___ Records supplied
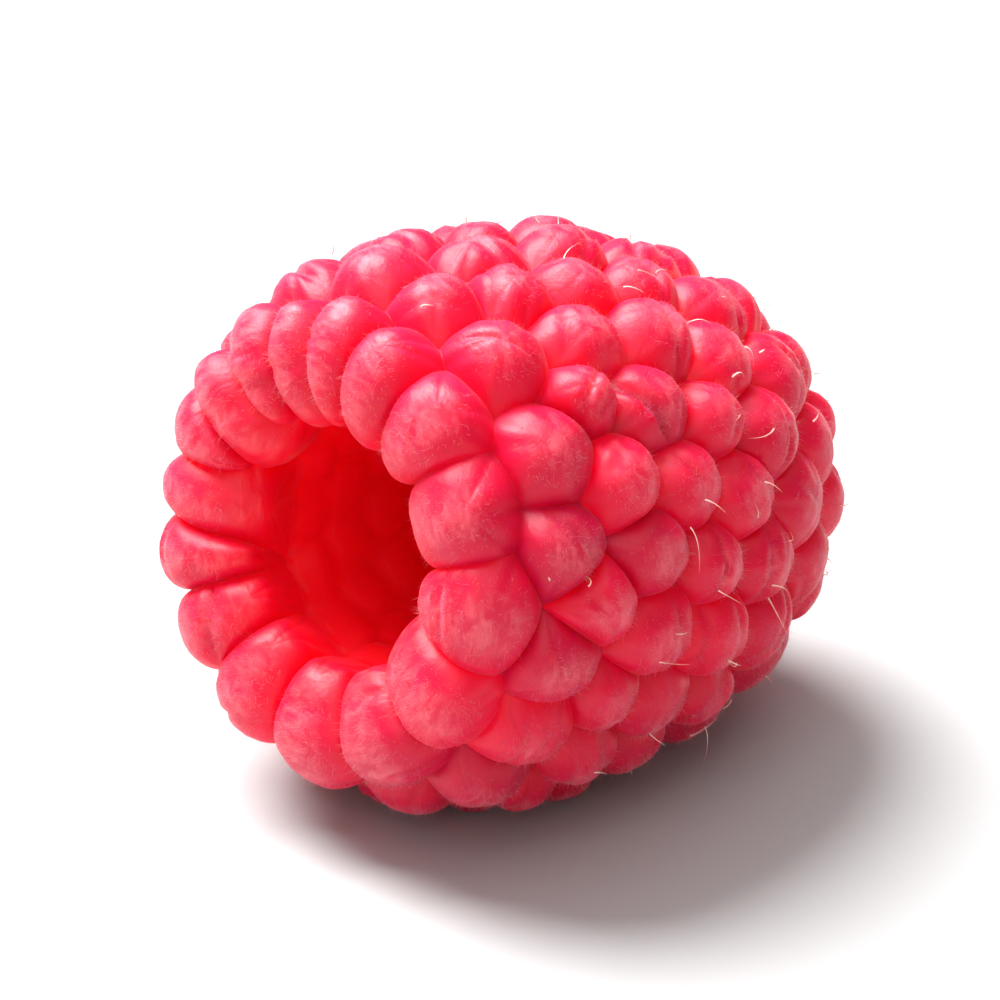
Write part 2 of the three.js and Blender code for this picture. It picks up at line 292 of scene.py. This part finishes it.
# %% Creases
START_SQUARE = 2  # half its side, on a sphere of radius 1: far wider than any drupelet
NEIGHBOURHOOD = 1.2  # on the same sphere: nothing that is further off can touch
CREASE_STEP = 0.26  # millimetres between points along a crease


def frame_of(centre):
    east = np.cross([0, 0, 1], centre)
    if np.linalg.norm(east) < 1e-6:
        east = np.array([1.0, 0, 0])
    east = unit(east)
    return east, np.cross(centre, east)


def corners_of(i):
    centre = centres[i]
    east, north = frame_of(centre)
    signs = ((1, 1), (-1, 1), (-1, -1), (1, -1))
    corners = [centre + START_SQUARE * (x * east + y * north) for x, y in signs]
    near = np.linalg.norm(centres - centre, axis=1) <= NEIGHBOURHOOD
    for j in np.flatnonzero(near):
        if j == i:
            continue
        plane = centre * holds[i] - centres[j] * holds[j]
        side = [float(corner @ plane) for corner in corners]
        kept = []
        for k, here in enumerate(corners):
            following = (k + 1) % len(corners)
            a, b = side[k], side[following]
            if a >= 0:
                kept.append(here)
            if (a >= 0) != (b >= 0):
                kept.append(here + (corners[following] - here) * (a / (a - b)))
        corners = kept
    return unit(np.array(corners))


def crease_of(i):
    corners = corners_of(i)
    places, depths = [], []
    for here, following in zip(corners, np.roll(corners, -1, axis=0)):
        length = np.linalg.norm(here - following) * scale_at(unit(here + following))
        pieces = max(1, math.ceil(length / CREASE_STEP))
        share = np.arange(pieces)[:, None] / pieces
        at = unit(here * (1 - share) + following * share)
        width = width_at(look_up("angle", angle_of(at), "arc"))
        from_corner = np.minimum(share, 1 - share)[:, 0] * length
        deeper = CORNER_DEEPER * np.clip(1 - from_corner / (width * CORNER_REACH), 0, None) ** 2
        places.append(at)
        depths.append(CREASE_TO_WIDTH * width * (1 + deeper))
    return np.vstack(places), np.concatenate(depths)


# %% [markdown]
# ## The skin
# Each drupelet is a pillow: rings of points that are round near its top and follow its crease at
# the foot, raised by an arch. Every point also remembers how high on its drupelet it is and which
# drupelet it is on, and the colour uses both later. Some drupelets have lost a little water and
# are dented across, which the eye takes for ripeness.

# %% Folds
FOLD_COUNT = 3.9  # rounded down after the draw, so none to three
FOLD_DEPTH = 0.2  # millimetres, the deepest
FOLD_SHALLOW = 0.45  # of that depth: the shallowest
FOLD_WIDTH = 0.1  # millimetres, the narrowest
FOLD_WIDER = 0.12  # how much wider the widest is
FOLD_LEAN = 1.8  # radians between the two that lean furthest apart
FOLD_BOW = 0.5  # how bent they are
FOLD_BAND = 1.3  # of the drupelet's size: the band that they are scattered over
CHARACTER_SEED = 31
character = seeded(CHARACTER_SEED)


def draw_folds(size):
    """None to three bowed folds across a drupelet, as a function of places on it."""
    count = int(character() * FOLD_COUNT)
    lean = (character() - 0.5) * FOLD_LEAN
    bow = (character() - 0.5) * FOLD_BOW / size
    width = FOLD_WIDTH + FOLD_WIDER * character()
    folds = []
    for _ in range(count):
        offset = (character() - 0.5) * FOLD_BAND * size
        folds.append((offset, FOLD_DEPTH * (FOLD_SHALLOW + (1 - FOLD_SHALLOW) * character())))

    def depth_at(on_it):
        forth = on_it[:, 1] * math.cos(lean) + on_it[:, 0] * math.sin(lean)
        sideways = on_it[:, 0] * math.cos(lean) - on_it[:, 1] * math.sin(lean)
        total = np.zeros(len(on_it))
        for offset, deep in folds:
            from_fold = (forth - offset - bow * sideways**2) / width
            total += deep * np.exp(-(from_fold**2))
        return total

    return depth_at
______
___ Records supplied
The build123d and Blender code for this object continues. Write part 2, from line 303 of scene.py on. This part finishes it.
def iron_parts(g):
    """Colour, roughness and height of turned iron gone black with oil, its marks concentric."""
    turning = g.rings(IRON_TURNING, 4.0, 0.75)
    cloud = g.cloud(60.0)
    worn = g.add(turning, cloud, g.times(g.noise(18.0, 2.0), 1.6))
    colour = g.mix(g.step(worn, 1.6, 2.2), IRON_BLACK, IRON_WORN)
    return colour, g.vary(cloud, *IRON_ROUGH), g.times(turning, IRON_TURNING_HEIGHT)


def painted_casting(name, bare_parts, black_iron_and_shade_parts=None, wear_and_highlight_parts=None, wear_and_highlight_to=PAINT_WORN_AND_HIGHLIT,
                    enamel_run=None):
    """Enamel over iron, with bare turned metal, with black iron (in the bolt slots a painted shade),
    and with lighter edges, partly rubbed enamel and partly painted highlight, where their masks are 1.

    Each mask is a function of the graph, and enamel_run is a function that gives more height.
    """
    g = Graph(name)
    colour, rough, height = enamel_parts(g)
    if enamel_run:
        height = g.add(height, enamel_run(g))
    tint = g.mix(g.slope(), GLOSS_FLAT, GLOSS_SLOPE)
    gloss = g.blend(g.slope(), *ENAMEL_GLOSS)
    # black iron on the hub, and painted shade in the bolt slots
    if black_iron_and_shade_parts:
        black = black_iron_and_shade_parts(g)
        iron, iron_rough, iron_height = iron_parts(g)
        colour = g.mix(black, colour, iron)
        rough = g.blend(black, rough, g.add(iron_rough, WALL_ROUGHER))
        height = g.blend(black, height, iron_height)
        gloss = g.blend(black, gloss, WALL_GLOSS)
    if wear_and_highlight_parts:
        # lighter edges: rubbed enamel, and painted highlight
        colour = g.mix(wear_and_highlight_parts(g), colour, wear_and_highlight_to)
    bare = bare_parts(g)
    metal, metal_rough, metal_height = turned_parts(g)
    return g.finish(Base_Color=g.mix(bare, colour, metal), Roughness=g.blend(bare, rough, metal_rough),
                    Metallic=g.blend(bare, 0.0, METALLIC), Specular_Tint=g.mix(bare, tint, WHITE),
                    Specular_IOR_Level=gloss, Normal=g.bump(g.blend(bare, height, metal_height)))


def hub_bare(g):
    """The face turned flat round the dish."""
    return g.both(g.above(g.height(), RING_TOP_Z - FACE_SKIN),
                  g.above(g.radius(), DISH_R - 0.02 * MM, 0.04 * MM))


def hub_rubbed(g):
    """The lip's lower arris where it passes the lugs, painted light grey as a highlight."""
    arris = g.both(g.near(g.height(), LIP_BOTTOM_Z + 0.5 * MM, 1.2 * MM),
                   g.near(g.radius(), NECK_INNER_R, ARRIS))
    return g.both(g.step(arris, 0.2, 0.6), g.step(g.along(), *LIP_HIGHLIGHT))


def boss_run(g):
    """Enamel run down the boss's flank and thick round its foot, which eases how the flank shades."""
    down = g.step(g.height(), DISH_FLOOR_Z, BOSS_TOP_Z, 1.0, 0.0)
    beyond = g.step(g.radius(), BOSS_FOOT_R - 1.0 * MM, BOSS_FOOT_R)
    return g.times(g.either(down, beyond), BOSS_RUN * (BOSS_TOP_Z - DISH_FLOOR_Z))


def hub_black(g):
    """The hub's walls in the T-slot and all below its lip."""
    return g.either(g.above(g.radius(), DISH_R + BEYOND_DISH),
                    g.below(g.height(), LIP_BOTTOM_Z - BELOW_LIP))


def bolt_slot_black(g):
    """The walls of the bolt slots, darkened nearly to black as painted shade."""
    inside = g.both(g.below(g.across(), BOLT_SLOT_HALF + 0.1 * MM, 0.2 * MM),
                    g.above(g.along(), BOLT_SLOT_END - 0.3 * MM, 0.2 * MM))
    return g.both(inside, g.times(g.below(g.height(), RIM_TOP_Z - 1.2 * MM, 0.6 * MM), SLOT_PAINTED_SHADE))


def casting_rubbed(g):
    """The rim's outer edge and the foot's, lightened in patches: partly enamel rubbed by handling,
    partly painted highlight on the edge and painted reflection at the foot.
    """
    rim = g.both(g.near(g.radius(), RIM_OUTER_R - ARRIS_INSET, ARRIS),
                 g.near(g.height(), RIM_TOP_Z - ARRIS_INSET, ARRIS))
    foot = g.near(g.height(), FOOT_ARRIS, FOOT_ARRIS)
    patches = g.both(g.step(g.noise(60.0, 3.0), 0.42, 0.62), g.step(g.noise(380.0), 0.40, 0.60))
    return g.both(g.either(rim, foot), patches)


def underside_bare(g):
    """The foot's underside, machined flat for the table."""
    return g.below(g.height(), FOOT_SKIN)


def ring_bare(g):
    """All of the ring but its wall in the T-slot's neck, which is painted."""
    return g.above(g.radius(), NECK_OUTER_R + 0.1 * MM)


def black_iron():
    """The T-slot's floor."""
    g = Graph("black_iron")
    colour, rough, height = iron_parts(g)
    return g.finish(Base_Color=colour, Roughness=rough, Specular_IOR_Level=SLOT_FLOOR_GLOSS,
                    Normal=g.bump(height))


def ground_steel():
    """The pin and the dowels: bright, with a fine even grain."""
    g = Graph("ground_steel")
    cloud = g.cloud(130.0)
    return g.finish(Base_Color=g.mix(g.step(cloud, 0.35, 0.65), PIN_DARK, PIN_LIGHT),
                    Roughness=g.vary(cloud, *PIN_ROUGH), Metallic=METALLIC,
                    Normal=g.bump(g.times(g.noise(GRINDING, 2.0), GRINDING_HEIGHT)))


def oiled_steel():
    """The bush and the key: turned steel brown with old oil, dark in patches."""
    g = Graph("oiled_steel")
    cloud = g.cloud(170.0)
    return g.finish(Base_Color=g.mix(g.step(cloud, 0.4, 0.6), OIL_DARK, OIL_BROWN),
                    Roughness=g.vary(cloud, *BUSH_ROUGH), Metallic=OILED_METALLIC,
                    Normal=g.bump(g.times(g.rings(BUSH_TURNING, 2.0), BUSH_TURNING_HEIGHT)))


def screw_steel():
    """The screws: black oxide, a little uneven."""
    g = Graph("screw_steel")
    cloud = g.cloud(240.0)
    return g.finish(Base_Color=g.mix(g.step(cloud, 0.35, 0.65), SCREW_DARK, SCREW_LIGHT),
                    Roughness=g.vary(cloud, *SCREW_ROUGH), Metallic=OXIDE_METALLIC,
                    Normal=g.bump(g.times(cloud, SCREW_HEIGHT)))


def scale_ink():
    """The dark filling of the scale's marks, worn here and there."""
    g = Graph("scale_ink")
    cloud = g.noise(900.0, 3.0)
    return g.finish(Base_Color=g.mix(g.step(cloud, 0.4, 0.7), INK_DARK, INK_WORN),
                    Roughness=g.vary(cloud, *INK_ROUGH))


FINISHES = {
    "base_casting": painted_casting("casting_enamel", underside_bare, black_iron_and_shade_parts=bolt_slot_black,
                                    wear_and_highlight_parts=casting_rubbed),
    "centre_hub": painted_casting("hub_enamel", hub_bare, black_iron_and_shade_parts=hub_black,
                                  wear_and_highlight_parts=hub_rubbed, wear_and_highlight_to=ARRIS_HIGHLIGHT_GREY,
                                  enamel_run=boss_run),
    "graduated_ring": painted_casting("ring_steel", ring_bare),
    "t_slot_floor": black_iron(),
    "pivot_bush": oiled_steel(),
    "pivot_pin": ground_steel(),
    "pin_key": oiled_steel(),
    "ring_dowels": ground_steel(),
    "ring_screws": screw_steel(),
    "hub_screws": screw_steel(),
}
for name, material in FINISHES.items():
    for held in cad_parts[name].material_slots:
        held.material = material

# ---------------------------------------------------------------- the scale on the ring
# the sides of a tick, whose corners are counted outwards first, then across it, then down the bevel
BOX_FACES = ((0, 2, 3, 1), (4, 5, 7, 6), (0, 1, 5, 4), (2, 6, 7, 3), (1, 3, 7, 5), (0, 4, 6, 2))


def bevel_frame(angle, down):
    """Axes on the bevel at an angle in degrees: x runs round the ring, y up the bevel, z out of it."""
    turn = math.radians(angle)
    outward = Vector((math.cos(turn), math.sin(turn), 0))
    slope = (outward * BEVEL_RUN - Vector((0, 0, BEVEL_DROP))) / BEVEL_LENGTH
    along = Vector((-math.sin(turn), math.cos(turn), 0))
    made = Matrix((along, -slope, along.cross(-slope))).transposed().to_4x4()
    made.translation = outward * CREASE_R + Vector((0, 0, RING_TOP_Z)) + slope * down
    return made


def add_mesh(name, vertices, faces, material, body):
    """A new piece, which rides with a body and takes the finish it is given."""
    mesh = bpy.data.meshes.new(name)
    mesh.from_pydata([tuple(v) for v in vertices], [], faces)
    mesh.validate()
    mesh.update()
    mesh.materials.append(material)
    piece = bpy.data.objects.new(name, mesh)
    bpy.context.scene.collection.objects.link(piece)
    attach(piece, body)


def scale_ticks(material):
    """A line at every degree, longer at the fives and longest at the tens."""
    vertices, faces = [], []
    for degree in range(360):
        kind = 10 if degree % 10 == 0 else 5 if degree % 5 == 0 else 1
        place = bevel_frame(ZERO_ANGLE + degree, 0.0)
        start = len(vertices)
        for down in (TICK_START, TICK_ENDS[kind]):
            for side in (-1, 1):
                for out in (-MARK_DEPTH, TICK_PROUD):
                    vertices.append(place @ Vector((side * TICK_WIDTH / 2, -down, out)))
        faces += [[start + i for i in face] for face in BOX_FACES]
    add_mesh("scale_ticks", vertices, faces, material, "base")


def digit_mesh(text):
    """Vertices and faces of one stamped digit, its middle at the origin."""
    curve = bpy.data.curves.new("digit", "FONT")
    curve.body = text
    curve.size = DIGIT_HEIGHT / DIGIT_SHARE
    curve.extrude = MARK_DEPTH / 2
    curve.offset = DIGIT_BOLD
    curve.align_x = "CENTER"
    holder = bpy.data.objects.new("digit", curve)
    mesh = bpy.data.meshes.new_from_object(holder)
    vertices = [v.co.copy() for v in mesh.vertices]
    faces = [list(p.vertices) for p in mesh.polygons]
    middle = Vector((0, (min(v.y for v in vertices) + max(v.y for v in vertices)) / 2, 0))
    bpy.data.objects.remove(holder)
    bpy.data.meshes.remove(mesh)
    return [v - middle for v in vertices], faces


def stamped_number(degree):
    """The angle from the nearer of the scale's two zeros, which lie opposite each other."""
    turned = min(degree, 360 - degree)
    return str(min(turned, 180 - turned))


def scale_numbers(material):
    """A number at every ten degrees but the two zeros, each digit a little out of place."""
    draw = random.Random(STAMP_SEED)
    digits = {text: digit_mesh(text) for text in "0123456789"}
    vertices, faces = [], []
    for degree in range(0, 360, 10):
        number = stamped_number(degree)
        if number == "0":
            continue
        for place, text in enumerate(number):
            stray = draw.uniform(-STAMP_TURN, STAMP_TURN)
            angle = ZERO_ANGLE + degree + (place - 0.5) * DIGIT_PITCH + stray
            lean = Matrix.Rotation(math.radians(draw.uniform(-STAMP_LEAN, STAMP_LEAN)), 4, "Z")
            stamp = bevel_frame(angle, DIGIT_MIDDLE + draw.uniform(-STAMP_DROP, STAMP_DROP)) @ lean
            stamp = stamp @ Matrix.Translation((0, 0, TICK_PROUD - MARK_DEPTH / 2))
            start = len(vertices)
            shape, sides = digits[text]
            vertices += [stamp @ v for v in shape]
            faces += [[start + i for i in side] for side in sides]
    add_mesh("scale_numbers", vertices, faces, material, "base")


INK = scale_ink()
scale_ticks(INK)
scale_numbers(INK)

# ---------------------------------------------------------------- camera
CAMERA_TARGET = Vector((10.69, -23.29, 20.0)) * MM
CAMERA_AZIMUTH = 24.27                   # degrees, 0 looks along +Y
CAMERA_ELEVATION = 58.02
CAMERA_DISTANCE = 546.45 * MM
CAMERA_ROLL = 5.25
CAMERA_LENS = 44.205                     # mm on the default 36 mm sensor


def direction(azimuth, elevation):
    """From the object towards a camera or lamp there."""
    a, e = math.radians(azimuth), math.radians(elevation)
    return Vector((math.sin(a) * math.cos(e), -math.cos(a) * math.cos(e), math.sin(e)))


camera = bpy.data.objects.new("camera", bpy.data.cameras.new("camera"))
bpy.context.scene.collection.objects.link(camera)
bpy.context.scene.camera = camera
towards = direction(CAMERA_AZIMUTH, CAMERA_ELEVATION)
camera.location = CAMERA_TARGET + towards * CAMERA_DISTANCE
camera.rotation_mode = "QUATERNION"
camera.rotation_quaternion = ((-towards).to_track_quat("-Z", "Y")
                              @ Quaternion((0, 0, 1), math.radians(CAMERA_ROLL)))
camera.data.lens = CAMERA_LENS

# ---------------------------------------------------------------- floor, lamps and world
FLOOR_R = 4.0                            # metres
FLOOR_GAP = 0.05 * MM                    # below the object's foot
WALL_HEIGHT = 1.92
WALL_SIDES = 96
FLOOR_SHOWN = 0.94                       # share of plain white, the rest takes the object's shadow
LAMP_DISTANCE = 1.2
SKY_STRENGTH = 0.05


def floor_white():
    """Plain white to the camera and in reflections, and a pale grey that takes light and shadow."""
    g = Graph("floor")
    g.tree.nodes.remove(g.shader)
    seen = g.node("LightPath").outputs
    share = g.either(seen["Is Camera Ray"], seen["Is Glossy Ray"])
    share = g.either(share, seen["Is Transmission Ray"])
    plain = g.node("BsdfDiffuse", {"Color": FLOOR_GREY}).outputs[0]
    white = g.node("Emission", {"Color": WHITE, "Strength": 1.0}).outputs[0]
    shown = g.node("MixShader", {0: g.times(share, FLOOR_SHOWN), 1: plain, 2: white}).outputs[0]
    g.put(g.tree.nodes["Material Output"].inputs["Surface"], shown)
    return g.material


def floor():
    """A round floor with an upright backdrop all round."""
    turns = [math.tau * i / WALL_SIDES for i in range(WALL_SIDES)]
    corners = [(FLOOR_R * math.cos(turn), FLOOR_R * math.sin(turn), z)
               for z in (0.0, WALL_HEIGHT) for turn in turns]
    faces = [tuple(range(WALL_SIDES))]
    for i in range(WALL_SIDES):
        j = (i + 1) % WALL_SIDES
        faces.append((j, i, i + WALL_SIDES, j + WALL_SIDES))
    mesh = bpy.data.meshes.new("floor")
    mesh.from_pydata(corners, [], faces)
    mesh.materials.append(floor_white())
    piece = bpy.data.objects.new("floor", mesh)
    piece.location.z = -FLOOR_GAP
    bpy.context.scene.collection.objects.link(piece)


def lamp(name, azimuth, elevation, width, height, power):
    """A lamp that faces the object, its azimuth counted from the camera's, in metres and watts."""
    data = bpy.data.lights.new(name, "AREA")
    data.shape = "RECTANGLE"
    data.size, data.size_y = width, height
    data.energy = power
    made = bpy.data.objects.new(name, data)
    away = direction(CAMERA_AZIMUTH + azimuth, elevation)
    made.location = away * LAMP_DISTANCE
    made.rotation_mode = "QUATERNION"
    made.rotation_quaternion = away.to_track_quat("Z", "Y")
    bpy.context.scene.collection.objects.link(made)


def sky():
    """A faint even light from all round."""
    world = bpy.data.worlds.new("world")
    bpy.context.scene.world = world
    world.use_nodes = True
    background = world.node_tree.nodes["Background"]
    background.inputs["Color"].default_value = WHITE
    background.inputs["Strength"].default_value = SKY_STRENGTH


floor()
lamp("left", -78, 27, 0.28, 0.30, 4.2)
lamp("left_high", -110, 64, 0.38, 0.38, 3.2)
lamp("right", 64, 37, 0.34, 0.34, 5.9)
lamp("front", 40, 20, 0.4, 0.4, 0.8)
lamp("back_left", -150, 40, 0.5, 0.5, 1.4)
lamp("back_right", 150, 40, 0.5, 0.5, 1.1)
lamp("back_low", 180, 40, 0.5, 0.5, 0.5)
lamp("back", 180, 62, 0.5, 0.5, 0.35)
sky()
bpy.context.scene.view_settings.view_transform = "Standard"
______
___ Records supplied
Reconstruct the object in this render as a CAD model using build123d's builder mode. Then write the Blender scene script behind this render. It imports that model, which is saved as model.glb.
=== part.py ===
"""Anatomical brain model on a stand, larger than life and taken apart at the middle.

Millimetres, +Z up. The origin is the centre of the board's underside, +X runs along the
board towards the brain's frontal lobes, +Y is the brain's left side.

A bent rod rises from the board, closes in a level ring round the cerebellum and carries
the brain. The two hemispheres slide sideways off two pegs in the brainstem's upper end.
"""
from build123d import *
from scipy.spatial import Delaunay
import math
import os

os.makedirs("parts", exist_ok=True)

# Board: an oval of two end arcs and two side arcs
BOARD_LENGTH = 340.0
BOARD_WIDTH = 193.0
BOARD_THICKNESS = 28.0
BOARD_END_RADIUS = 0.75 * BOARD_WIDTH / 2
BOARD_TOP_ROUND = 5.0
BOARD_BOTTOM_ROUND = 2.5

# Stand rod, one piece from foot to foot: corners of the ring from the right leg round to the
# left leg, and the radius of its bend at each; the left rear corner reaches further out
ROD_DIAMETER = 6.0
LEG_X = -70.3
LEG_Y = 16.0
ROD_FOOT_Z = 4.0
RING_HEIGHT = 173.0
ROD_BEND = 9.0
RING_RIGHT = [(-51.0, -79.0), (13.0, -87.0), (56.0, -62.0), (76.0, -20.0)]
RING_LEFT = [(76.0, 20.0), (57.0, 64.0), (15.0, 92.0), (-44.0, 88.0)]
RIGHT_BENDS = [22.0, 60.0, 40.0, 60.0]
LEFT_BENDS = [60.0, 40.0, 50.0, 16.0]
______
Within the listing above, the range opens at the line with "Write part 2 of" and closes at the line with "CREASE_STEP = 0.26". Reproduce exactly the lines of that range, including both ends.

Write part 2 of the three.js and Blender code for this picture. It picks up at line 292 of scene.py. This part finishes it.
# %% Creases
START_SQUARE = 2  # half its side, on a sphere of radius 1: far wider than any drupelet
NEIGHBOURHOOD = 1.2  # on the same sphere: nothing that is further off can touch
CREASE_STEP = 0.26  # millimetres between points along a crease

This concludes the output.